Supplied data =>

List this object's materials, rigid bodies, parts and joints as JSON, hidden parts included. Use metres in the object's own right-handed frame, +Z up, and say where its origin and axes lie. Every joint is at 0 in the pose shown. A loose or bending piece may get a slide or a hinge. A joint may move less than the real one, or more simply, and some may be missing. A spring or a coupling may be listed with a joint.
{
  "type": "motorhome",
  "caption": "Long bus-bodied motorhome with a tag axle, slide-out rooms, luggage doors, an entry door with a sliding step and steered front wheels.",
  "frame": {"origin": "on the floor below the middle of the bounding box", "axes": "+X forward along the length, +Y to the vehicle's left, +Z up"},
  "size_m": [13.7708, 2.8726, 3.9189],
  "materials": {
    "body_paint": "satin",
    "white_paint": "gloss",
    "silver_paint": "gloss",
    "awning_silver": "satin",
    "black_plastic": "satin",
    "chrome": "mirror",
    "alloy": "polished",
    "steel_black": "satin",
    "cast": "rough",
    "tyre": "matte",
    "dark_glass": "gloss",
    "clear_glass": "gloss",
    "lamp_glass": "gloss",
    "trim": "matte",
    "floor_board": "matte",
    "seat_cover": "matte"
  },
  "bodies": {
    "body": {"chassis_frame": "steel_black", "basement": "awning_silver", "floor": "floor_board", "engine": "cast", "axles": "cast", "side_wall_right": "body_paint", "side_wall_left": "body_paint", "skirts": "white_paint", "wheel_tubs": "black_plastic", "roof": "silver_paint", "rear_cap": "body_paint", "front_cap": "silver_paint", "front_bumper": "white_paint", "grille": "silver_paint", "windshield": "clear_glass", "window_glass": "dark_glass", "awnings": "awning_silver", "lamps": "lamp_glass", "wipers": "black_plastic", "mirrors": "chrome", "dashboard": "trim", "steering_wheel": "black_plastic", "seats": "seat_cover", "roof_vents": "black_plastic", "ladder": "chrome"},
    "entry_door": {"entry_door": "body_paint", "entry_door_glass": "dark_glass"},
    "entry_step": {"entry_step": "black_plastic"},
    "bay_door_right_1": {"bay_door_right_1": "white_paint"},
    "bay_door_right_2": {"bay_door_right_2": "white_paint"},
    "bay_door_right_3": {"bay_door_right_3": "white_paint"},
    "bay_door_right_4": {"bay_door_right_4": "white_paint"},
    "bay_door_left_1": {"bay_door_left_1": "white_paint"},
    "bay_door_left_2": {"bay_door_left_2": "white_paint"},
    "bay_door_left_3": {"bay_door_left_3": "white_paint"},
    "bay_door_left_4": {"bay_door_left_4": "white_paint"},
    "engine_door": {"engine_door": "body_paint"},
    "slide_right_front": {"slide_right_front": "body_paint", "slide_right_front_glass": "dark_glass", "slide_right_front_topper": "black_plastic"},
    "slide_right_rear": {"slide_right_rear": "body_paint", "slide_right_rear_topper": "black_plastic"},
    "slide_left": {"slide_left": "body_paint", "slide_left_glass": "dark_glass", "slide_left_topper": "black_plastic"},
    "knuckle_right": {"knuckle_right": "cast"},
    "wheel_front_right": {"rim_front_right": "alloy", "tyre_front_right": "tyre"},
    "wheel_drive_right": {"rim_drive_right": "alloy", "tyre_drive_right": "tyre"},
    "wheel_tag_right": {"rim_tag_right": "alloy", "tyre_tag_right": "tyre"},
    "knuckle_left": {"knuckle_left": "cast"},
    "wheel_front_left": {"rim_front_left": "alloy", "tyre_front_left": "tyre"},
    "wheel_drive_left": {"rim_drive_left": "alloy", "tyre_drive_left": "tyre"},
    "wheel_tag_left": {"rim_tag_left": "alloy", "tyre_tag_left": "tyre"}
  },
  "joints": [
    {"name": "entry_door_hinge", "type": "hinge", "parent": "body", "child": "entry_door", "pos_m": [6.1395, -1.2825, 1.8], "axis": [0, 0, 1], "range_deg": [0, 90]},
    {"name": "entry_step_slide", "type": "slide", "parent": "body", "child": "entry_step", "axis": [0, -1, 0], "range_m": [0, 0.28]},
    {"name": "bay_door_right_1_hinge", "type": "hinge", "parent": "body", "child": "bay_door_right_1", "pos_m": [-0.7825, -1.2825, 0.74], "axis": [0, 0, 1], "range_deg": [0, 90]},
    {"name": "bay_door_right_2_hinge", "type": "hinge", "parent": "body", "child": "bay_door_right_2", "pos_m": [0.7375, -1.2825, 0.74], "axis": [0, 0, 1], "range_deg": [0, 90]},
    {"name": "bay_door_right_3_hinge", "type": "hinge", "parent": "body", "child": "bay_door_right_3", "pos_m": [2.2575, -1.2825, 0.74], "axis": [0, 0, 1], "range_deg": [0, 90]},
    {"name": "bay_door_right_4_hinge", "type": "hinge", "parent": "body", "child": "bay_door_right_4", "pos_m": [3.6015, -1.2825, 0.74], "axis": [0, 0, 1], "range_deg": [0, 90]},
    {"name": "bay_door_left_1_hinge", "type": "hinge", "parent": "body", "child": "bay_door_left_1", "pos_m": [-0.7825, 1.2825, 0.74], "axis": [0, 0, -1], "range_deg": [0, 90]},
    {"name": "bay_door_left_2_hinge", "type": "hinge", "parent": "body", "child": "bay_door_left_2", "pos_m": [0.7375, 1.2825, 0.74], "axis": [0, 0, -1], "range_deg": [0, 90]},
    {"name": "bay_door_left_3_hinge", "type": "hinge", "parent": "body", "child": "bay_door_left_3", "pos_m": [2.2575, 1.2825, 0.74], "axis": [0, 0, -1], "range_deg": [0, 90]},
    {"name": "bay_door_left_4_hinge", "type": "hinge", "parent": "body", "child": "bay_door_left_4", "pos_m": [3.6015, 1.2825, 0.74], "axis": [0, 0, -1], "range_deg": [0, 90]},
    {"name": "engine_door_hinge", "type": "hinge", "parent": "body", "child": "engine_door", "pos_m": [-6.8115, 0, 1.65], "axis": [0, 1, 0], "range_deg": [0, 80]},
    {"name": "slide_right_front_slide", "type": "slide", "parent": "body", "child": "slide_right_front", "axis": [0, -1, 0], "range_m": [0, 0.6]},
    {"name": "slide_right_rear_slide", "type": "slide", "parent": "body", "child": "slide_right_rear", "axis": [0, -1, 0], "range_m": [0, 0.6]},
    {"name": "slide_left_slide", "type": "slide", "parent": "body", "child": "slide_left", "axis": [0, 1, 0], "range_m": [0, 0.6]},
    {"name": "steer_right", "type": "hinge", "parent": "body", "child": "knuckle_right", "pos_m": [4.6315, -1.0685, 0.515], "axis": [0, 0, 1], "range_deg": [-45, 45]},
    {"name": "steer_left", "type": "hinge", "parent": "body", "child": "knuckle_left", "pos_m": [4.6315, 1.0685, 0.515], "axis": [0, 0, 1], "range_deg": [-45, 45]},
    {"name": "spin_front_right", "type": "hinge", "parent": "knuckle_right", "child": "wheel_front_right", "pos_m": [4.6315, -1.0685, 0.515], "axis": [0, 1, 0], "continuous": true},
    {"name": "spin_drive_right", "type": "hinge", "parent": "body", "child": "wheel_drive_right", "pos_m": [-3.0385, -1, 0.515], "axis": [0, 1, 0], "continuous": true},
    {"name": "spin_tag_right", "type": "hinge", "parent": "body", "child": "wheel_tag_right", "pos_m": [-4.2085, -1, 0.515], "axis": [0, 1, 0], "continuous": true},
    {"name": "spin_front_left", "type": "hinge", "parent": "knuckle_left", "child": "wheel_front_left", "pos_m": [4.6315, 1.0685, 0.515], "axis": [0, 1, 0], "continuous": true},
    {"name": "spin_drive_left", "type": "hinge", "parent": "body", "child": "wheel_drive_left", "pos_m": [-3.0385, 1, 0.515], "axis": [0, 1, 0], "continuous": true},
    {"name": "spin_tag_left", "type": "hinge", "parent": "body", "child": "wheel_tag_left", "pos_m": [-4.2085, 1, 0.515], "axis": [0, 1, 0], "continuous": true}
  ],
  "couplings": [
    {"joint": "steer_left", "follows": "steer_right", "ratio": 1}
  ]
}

Task prompt => All lines in the data that contain the word "origin" should be copied.

Reply to the task =>
List this object's materials, rigid bodies, parts and joints as JSON, hidden parts included. Use metres in the object's own right-handed frame, +Z up, and say where its origin and axes lie. Every joint is at 0 in the pose shown. A loose or bending piece may get a slide or a hinge. A joint may move less than the real one, or more simply, and some may be missing. A spring or a coupling may be listed with a joint.
  "frame": {"origin": "on the floor below the middle of the bounding box", "axes": "+X forward along the length, +Y to the vehicle's left, +Z up"},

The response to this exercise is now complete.